**SUPPLIED DATA**

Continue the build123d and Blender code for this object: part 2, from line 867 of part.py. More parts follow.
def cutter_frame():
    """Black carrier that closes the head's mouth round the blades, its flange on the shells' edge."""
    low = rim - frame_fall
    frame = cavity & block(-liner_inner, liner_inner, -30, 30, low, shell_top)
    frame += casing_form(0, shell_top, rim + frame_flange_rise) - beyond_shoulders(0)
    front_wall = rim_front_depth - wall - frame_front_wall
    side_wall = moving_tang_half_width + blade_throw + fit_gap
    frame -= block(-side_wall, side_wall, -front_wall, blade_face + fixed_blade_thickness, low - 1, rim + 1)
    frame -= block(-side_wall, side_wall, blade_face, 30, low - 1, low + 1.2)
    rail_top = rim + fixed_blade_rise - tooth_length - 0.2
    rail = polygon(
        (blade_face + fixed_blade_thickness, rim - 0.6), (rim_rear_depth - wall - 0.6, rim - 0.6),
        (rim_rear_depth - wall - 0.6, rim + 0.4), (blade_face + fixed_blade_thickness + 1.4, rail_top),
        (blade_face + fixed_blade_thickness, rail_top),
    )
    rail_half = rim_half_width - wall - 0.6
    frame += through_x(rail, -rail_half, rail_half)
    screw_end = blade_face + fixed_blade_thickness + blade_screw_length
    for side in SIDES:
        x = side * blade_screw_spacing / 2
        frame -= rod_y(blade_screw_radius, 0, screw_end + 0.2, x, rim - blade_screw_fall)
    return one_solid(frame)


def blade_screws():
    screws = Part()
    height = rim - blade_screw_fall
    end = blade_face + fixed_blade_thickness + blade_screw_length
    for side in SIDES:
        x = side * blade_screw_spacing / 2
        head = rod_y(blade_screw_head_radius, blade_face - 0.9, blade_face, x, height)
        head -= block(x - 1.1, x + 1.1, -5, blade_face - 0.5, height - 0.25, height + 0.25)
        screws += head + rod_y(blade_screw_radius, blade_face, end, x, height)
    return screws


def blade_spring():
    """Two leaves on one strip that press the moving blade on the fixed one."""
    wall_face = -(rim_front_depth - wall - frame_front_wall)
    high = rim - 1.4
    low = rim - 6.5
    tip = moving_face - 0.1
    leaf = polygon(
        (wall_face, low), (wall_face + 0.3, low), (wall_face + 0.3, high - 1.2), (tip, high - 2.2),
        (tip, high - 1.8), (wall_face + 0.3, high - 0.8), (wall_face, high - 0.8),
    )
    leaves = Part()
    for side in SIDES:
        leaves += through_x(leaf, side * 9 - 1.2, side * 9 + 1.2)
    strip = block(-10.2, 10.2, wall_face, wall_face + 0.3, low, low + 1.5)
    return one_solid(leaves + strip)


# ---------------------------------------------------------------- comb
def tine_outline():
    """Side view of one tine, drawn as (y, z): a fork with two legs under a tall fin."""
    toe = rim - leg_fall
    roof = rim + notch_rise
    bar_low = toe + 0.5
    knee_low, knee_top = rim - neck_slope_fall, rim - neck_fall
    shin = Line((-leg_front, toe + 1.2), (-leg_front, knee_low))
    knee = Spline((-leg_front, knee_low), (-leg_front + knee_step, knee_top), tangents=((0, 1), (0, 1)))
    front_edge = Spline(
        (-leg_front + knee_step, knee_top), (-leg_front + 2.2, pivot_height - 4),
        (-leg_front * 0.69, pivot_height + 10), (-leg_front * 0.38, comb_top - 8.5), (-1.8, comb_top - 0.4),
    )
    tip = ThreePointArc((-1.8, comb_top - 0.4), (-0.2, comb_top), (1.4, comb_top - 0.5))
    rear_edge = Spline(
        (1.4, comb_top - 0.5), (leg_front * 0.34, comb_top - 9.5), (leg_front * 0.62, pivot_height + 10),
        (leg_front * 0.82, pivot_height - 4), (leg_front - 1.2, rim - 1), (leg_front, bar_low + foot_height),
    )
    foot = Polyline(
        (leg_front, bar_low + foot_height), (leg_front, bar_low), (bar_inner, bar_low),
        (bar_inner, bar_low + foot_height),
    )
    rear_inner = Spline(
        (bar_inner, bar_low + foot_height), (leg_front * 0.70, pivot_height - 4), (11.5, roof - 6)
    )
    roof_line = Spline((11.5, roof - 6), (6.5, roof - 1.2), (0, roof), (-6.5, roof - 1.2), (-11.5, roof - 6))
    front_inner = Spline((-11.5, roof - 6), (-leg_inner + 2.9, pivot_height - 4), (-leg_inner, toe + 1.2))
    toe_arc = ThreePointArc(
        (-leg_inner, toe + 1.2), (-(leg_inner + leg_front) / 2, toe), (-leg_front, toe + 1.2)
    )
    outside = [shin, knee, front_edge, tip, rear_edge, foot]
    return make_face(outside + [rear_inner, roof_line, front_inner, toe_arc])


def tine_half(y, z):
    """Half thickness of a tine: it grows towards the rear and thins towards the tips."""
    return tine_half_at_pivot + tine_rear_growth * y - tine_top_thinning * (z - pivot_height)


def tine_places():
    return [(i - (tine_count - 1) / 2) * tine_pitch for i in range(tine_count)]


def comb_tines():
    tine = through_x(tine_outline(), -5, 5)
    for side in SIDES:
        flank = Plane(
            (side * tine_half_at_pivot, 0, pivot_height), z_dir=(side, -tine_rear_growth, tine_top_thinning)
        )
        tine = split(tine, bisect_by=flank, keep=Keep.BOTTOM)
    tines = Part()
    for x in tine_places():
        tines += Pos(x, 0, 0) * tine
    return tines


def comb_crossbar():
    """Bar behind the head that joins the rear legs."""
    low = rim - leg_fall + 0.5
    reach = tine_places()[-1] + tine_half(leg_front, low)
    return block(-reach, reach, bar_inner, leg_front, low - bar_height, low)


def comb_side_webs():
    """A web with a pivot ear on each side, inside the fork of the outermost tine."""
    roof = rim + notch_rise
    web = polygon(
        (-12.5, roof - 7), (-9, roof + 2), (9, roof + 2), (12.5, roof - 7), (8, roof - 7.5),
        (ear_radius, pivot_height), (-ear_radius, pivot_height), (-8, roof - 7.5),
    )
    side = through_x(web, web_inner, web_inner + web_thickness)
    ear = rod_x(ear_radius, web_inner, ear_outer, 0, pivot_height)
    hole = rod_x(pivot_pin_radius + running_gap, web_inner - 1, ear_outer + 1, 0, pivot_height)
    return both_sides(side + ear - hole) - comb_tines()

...

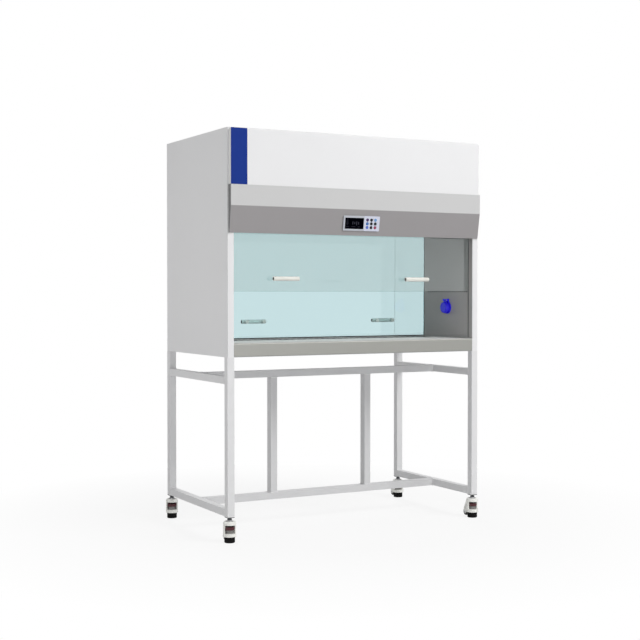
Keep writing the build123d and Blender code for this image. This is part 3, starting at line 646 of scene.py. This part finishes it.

**EXERCISE REQUIREMENTS**
Count the lines in which the string "Keep" appears, then report only that figure.

**EXERCISE OUTPUT**
2